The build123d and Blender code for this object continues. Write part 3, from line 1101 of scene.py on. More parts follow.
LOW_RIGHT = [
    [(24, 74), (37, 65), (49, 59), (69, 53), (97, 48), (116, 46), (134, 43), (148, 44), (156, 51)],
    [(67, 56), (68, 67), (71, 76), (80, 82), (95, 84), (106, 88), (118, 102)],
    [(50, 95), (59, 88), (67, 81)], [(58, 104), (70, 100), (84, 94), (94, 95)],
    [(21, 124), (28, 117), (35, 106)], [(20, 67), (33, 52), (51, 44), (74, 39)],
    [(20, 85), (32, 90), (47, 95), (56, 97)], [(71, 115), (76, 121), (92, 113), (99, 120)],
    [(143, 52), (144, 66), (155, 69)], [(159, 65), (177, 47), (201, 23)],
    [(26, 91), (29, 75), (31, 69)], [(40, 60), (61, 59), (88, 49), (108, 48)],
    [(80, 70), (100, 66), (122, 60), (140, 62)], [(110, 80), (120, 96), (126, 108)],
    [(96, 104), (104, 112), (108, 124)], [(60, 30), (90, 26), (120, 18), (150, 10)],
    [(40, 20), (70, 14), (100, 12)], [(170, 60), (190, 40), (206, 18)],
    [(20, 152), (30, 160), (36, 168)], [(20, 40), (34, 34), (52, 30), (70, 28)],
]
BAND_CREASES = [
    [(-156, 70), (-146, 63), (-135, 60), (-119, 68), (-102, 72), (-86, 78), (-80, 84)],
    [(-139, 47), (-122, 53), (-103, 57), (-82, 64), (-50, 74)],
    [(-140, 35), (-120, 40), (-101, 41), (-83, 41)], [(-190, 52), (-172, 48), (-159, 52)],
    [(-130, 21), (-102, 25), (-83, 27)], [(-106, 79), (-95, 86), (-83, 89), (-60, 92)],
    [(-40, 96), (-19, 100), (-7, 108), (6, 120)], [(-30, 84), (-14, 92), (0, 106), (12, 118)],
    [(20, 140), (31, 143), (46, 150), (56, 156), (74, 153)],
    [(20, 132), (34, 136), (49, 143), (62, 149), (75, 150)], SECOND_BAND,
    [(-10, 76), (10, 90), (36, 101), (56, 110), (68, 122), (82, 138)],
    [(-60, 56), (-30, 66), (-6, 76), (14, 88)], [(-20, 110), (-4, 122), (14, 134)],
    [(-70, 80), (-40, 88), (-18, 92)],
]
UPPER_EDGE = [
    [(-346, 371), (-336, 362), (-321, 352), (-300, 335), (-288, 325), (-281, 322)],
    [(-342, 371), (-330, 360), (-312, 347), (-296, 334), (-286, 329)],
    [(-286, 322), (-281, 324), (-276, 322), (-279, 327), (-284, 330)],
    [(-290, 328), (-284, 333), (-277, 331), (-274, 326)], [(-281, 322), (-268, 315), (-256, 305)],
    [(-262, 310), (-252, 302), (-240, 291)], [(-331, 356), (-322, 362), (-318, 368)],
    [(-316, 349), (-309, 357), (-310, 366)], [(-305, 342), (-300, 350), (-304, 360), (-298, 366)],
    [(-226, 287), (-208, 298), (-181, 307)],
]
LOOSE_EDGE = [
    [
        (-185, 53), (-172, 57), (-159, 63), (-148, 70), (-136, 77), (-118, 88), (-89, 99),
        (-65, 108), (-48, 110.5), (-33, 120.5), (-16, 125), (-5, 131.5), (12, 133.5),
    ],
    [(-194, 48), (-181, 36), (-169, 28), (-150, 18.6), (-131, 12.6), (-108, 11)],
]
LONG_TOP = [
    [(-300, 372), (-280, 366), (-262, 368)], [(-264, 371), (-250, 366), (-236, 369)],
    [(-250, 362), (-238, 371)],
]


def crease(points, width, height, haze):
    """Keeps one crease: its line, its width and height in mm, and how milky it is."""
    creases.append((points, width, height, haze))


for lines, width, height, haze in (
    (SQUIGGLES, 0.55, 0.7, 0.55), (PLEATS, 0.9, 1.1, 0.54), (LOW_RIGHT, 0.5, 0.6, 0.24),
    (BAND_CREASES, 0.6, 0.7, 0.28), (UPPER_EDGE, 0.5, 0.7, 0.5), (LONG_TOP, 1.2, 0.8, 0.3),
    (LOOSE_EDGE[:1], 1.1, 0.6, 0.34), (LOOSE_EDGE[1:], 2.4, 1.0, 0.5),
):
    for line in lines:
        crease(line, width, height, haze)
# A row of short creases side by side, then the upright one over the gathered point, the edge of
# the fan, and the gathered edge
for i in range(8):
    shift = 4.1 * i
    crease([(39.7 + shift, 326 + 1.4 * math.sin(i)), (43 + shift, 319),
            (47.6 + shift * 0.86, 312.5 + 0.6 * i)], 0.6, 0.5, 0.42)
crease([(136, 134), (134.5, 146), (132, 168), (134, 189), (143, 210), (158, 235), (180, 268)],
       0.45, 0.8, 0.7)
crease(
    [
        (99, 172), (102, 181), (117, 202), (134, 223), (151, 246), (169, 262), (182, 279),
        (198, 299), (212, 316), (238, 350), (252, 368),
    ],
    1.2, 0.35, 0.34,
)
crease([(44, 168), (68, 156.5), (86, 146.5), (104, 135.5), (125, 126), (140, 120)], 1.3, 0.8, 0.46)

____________

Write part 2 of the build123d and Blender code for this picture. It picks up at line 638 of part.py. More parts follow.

____________

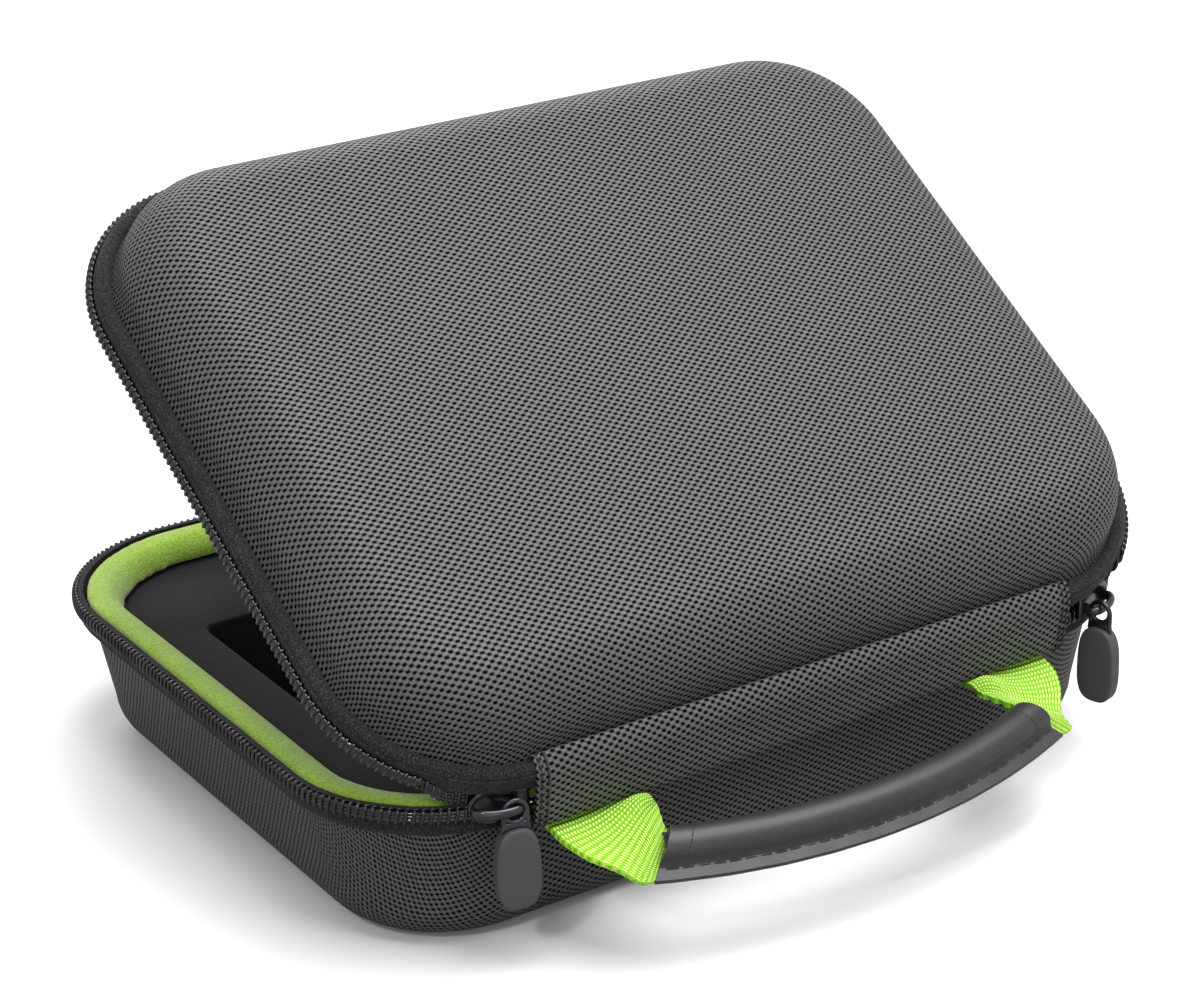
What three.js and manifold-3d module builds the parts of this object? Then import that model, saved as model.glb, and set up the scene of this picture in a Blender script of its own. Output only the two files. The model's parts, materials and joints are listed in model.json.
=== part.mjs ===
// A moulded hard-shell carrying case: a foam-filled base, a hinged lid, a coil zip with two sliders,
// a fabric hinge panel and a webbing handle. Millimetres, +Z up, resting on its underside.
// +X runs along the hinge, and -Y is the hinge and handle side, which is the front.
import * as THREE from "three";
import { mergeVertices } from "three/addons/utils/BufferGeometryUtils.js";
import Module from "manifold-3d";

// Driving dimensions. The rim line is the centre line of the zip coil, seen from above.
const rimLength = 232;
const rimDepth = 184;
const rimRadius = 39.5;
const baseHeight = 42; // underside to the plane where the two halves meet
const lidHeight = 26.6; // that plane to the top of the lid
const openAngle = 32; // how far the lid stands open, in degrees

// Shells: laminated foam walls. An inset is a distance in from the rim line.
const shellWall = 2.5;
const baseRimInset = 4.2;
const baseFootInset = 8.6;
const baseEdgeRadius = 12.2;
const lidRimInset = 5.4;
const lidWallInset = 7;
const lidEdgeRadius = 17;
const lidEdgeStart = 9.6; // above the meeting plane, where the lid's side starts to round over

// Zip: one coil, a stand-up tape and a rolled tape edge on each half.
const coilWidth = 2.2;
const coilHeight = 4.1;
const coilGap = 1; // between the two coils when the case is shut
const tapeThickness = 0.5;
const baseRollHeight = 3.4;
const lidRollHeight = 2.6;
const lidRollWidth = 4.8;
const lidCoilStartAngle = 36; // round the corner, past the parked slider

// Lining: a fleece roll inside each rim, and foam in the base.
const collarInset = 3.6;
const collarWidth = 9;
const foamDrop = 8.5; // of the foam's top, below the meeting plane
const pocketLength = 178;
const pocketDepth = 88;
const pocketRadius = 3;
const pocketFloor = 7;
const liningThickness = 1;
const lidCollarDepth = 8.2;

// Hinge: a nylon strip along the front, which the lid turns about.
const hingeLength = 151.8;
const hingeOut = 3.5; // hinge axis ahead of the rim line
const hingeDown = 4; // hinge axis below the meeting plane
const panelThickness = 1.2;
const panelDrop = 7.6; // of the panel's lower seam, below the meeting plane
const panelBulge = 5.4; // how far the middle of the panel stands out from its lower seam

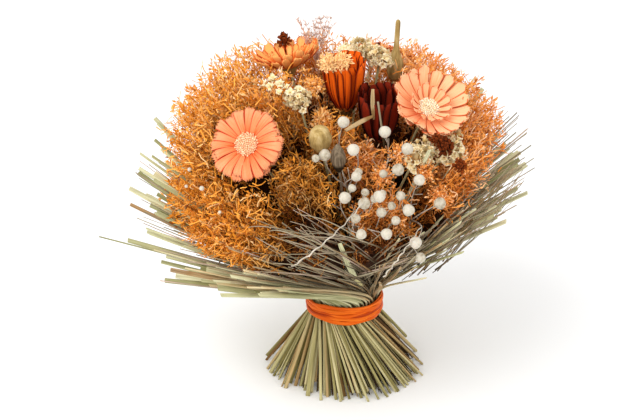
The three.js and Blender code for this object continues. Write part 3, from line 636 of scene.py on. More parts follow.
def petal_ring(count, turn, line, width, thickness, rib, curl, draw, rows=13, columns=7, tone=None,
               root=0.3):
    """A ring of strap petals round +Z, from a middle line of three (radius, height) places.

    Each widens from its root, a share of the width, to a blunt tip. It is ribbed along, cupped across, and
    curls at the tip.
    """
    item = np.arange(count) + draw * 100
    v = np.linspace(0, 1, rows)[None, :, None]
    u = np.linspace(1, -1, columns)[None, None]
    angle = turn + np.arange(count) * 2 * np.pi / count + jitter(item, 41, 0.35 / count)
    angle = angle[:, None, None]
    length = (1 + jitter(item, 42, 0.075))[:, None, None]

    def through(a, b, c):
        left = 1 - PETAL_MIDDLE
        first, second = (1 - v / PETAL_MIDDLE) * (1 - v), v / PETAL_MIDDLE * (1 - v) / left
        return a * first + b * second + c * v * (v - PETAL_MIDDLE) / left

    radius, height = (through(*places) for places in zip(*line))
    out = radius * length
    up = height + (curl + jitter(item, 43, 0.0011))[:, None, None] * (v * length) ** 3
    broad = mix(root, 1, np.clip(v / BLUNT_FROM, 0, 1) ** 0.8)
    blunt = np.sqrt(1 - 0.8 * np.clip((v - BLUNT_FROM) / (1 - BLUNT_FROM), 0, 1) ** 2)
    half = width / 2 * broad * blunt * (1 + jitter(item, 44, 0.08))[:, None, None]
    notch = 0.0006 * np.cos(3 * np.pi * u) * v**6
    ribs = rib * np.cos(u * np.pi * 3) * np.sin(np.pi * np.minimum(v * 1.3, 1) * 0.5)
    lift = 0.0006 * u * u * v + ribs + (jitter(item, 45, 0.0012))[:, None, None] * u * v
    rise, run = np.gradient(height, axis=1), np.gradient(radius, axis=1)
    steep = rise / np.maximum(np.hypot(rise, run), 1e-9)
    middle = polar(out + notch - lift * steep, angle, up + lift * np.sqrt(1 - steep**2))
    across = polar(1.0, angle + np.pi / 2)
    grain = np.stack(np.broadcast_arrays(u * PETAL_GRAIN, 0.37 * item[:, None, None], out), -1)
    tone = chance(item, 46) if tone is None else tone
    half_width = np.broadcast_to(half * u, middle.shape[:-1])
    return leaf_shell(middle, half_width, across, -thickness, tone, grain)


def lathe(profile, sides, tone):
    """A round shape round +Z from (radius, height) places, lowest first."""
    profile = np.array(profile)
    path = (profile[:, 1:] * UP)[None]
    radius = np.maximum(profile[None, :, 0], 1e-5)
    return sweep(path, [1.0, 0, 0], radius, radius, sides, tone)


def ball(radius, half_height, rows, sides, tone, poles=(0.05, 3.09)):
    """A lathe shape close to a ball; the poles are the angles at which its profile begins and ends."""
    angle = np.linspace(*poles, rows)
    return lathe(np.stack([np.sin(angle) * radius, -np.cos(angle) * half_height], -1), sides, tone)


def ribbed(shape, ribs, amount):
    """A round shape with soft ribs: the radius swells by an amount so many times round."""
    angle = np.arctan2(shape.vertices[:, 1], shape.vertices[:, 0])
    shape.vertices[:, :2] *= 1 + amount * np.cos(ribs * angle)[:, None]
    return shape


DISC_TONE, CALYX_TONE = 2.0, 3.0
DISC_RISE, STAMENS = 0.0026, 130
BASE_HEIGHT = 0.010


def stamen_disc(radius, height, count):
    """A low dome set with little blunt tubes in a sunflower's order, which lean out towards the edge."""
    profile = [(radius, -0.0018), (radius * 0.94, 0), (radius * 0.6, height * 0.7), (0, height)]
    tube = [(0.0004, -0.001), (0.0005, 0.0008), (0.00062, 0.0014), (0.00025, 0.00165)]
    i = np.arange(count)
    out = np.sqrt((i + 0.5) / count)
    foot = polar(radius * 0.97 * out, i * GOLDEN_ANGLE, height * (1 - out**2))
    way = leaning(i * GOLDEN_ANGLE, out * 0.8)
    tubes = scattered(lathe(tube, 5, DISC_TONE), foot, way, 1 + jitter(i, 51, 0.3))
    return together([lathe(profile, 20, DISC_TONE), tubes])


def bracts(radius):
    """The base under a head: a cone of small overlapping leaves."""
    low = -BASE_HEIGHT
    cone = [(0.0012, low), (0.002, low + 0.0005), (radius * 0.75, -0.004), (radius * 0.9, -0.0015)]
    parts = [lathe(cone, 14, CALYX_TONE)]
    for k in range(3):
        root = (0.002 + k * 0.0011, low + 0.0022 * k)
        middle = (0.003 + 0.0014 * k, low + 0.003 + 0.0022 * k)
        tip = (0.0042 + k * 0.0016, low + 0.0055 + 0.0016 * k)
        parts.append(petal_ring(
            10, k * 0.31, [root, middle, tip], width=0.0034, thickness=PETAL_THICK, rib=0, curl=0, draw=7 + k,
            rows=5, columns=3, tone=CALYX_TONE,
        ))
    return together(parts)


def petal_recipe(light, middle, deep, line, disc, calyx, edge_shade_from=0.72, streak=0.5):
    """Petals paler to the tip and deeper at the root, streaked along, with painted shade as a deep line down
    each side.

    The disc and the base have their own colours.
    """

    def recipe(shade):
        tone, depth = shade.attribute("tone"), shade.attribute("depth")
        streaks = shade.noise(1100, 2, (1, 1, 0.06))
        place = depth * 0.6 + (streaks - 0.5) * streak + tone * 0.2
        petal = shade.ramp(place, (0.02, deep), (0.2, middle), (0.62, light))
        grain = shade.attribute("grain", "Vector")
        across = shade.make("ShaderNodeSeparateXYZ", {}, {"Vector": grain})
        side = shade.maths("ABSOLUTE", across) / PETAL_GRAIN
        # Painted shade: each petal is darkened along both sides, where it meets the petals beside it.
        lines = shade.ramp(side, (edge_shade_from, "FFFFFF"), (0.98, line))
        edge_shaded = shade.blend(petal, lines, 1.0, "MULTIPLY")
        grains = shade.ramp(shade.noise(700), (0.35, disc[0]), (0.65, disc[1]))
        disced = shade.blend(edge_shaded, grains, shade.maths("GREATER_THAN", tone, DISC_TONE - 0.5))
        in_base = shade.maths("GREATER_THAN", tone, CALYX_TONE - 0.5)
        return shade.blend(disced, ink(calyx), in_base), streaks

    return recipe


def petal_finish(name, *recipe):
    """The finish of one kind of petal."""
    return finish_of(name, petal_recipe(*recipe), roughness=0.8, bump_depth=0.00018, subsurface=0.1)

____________

◆ WRITTEN PROBLEM ◆
Repeat, character for character, the lines of the material above from the line with "The three.js and" through the line with "(radius, height) places.".

◆ OUTPUT OF THE EXERCISE ◆
The three.js and Blender code for this object continues. Write part 3, from line 636 of scene.py on. More parts follow.
def petal_ring(count, turn, line, width, thickness, rib, curl, draw, rows=13, columns=7, tone=None,
               root=0.3):
    """A ring of strap petals round +Z, from a middle line of three (radius, height) places.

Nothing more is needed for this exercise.